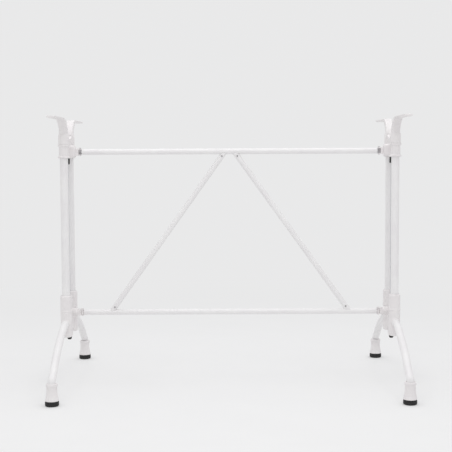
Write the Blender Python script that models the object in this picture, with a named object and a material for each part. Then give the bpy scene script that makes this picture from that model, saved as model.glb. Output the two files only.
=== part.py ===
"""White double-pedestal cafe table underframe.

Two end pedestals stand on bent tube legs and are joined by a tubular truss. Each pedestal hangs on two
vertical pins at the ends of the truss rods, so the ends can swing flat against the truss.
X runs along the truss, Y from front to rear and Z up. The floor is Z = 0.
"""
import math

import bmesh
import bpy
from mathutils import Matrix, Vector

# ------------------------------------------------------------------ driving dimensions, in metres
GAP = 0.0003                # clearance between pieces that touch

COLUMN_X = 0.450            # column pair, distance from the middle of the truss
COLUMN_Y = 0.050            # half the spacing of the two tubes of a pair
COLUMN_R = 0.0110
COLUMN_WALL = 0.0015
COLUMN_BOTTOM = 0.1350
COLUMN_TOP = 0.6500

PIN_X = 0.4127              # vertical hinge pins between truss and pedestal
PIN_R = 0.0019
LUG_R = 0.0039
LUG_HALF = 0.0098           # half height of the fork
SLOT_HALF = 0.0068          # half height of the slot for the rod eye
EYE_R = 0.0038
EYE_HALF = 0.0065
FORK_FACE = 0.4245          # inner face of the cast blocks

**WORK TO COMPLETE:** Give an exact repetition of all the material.

**SOLUTION TO THE EXERCISE:**
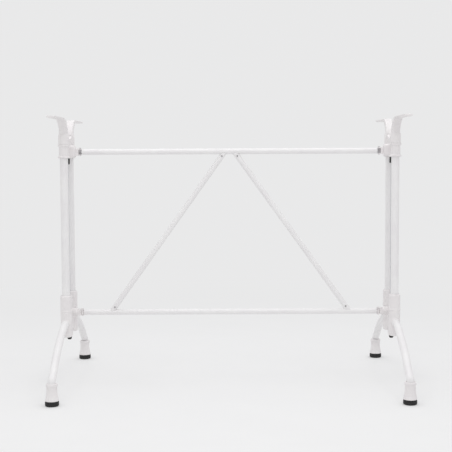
Write the Blender Python script that models the object in this picture, with a named object and a material for each part. Then give the bpy scene script that makes this picture from that model, saved as model.glb. Output the two files only.
=== part.py ===
"""White double-pedestal cafe table underframe.

Two end pedestals stand on bent tube legs and are joined by a tubular truss. Each pedestal hangs on two
vertical pins at the ends of the truss rods, so the ends can swing flat against the truss.
X runs along the truss, Y from front to rear and Z up. The floor is Z = 0.
"""
import math

import bmesh
import bpy
from mathutils import Matrix, Vector

# ------------------------------------------------------------------ driving dimensions, in metres
GAP = 0.0003                # clearance between pieces that touch

COLUMN_X = 0.450            # column pair, distance from the middle of the truss
COLUMN_Y = 0.050            # half the spacing of the two tubes of a pair
COLUMN_R = 0.0110
COLUMN_WALL = 0.0015
COLUMN_BOTTOM = 0.1350
COLUMN_TOP = 0.6500

PIN_X = 0.4127              # vertical hinge pins between truss and pedestal
PIN_R = 0.0019
LUG_R = 0.0039
LUG_HALF = 0.0098           # half height of the fork
SLOT_HALF = 0.0068          # half height of the slot for the rod eye
EYE_R = 0.0038
EYE_HALF = 0.0065
FORK_FACE = 0.4245          # inner face of the cast blocks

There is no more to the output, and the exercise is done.